Wenn wir in die Lesungen dieses Festes schauen, begegnen wir einem Petrus, der sich selbst als Befreiter erlebt. Wir begegnen einem Paulus, der sich als Werkzeug erkennt, damit alle, wirklich alle die Botschaft der Liebe erfahren. Und wir begegnen einem Jesus, der – bei allem Wissen um die Schwachheit des Simon – diesen zum Petrus, also zum Felsen dessen macht, was wir später einmal Kirche nennen werden. Freiheit, Liebe und Vertrauen. Dafür steht diese Kirche. Bis heute. Zumindest in der Theorie.
Und die Praxis? Sieht oft anders aus. Deshalb sind ja auch schon so viele gegangen. Vor allem viele Frauen. Sie sind gegangen, weil sie nicht mehr nur wie Angela Merkel die Augen über die Spezies Männer verdrehen wollen, die im katholischen Kosmos, bekleidet mit Kopfbedeckungen im violetten bis purpurroten Farbspektrum, meist sehr genau und oft sehr detailliert wissen, wie Gott ist und was er will, was Männer alles können und dürfen und was Frau alles können sollen und vor allem nicht wollen dürfen.
Vielleicht sollte man daher gerade an diesem sehr männlich geprägten Tag nicht vergessen, dass wir bald schon, am 22. Juli, das Fest der Maria Magdalena feiern, jener Frau also, die bereits die frühe Kirche als »Apostelin der Apostel« verehrt hat.

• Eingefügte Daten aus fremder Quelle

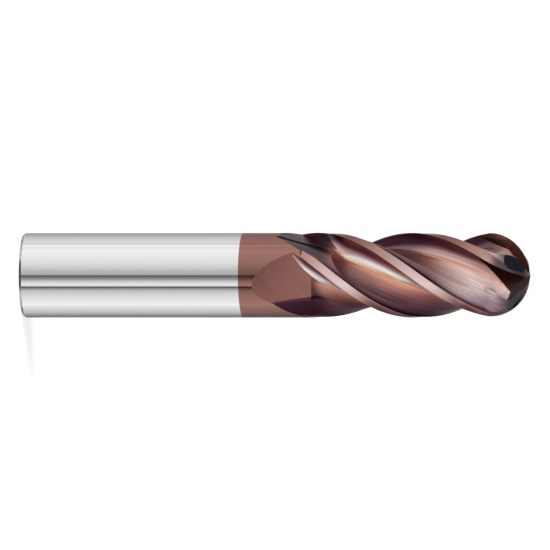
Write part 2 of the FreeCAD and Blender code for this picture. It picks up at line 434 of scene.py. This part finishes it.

Es mag nur ein kleiner Trost sein, aber wenn ich mir überlege, wie nahe sie Jesus stand (sonst wäre über sie nicht so prominent berichtet worden), wenn ich mir vor Augen führe, dass wir ihr die Botschaft der Auferstehung zu verdanken haben (nicht Petrus und schon gar nicht Paulus, beide waren noch viel zu sehr mit sich selbst beschäftigt), wenn ich also davon ausgehen kann, wie wichtig es Jesus war, dass Männer und Frauen gleichermaßen seine Zeuginnen und Zeugen sind, dann kann ich doch nicht anders, als weiterhin alles dafür zu tun, damit dies auch in unserer Kirche immer spürbarer wird.
Ich kann alle gut verstehen – Frauen wie Männer –, die mit Blick auf manches Gehabe in unserer Kirche die Augen verdrehen. Oft genug tue ich das auch. Aber heute nehme ich mir vor, nach vorne zu schauen. Und mit klarem Blick und offenem Herzen den Weg Jesu in unserer Zeit zu suchen. Und ihn zu gehen.